Provided material:
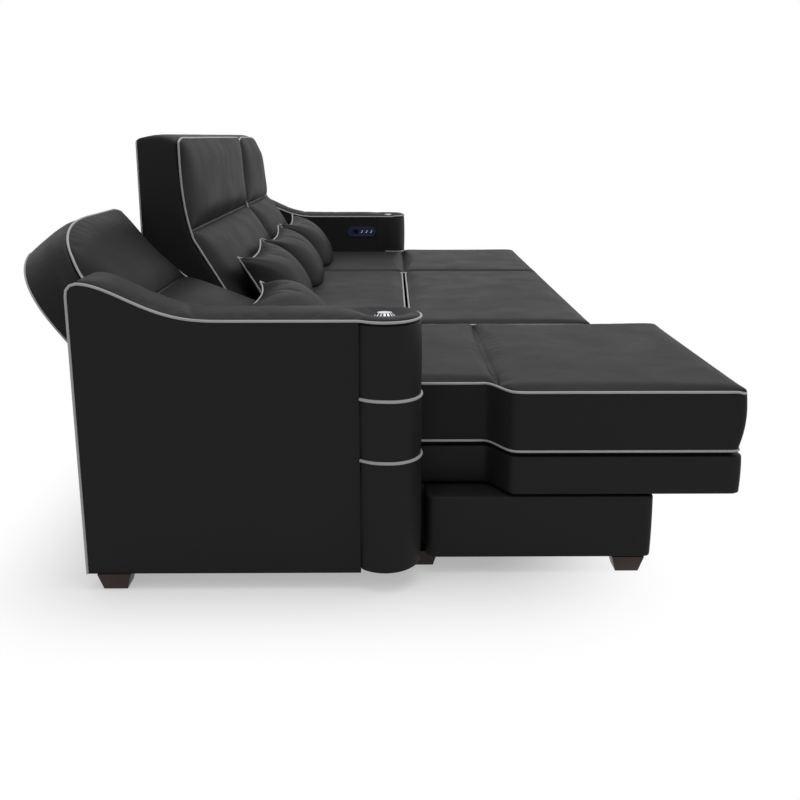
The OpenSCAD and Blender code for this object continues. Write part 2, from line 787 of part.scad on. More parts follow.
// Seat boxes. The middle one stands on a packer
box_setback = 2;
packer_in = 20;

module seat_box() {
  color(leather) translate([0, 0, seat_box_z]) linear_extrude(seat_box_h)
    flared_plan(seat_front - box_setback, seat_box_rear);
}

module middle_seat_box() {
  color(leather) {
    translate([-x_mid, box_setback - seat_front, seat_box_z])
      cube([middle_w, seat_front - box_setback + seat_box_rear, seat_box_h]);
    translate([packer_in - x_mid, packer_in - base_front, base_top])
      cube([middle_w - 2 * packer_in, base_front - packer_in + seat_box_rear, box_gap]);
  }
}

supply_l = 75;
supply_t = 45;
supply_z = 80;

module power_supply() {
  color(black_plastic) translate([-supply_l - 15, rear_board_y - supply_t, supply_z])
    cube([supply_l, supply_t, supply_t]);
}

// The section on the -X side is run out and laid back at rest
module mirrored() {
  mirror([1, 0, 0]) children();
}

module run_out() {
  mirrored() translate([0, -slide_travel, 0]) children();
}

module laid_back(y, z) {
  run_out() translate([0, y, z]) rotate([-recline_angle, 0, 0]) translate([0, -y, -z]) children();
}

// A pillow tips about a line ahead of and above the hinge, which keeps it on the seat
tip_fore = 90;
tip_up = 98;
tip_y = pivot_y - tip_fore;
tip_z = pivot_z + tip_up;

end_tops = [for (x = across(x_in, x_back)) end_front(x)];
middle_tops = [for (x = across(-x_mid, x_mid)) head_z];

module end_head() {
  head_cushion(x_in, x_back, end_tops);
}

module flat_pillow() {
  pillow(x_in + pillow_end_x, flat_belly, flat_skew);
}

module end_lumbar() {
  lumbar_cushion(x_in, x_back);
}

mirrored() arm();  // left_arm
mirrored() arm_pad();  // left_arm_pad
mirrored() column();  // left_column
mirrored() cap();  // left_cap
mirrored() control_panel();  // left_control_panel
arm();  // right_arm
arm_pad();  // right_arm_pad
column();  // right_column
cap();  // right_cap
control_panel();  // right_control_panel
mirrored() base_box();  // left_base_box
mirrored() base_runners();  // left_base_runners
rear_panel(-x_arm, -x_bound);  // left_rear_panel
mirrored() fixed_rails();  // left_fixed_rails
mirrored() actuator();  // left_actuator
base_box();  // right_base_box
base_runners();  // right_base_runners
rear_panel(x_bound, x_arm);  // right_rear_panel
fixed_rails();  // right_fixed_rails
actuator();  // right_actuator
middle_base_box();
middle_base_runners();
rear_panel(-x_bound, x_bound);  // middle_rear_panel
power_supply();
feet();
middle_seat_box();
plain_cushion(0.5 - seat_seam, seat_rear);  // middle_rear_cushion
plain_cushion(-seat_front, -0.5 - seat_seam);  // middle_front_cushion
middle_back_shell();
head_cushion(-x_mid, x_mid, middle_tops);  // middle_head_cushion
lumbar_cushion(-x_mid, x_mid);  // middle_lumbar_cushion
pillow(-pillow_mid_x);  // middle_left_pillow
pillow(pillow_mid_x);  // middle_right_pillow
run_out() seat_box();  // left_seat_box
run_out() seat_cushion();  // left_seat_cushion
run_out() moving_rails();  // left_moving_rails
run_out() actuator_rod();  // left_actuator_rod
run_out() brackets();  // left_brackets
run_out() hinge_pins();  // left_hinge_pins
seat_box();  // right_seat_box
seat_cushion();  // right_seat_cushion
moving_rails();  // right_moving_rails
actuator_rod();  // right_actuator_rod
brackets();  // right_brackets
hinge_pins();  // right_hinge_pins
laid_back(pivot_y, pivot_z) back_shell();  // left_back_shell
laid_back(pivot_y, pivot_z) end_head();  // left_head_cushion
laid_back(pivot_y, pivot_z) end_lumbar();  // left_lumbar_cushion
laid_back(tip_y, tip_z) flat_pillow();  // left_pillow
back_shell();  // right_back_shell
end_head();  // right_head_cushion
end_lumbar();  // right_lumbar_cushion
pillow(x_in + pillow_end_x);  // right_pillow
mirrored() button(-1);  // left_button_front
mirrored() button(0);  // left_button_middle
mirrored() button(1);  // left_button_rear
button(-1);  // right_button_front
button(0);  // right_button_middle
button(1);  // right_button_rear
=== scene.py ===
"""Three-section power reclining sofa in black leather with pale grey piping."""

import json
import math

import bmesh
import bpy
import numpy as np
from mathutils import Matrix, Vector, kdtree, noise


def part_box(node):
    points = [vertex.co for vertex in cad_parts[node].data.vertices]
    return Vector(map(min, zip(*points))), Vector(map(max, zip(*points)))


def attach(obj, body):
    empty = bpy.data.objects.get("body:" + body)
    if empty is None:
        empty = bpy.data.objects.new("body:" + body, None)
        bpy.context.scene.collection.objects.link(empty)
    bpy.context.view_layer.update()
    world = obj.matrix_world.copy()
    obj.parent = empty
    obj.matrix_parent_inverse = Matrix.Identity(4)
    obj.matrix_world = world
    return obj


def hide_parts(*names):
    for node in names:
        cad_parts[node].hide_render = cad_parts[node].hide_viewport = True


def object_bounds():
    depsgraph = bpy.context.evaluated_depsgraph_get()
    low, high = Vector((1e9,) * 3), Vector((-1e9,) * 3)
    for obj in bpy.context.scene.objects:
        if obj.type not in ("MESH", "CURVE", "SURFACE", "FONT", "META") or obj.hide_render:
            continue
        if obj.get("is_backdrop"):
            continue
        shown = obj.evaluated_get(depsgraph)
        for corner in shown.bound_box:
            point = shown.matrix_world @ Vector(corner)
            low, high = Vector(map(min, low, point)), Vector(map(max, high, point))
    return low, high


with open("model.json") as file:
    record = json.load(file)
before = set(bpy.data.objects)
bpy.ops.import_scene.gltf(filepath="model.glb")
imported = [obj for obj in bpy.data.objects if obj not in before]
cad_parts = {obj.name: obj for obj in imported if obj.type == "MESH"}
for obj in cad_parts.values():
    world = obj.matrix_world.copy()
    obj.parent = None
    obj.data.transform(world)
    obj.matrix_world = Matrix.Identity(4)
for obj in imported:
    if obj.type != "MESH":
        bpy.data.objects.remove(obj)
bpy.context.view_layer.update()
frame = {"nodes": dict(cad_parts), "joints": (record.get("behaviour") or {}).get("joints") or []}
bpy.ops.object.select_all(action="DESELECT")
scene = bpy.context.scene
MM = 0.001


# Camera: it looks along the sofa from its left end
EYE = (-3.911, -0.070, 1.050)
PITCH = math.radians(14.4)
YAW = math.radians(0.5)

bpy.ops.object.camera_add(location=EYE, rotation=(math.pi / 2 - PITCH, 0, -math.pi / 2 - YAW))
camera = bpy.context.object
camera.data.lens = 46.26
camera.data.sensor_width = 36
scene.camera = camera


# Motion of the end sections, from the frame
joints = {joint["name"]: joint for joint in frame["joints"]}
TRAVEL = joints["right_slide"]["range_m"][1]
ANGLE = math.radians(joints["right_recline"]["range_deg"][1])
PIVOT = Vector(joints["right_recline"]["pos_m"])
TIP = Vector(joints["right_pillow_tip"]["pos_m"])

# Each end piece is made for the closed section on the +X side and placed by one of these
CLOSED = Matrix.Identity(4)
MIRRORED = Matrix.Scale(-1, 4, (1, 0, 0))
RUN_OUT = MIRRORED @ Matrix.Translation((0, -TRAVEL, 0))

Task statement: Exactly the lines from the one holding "laid_back(pivot_y, pivot_z) back_shell();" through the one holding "return low, high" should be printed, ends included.

Reply:
laid_back(pivot_y, pivot_z) back_shell();  // left_back_shell
laid_back(pivot_y, pivot_z) end_head();  // left_head_cushion
laid_back(pivot_y, pivot_z) end_lumbar();  // left_lumbar_cushion
laid_back(tip_y, tip_z) flat_pillow();  // left_pillow
back_shell();  // right_back_shell
end_head();  // right_head_cushion
end_lumbar();  // right_lumbar_cushion
pillow(x_in + pillow_end_x);  // right_pillow
mirrored() button(-1);  // left_button_front
mirrored() button(0);  // left_button_middle
mirrored() button(1);  // left_button_rear
button(-1);  // right_button_front
button(0);  // right_button_middle
button(1);  // right_button_rear
=== scene.py ===
"""Three-section power reclining sofa in black leather with pale grey piping."""

import json
import math

import bmesh
import bpy
import numpy as np
from mathutils import Matrix, Vector, kdtree, noise


def part_box(node):
    points = [vertex.co for vertex in cad_parts[node].data.vertices]
    return Vector(map(min, zip(*points))), Vector(map(max, zip(*points)))


def attach(obj, body):
    empty = bpy.data.objects.get("body:" + body)
    if empty is None:
        empty = bpy.data.objects.new("body:" + body, None)
        bpy.context.scene.collection.objects.link(empty)
    bpy.context.view_layer.update()
    world = obj.matrix_world.copy()
    obj.parent = empty
    obj.matrix_parent_inverse = Matrix.Identity(4)
    obj.matrix_world = world
    return obj


def hide_parts(*names):
    for node in names:
        cad_parts[node].hide_render = cad_parts[node].hide_viewport = True


def object_bounds():
    depsgraph = bpy.context.evaluated_depsgraph_get()
    low, high = Vector((1e9,) * 3), Vector((-1e9,) * 3)
    for obj in bpy.context.scene.objects:
        if obj.type not in ("MESH", "CURVE", "SURFACE", "FONT", "META") or obj.hide_render:
            continue
        if obj.get("is_backdrop"):
            continue
        shown = obj.evaluated_get(depsgraph)
        for corner in shown.bound_box:
            point = shown.matrix_world @ Vector(corner)
            low, high = Vector(map(min, low, point)), Vector(map(max, high, point))
    return low, high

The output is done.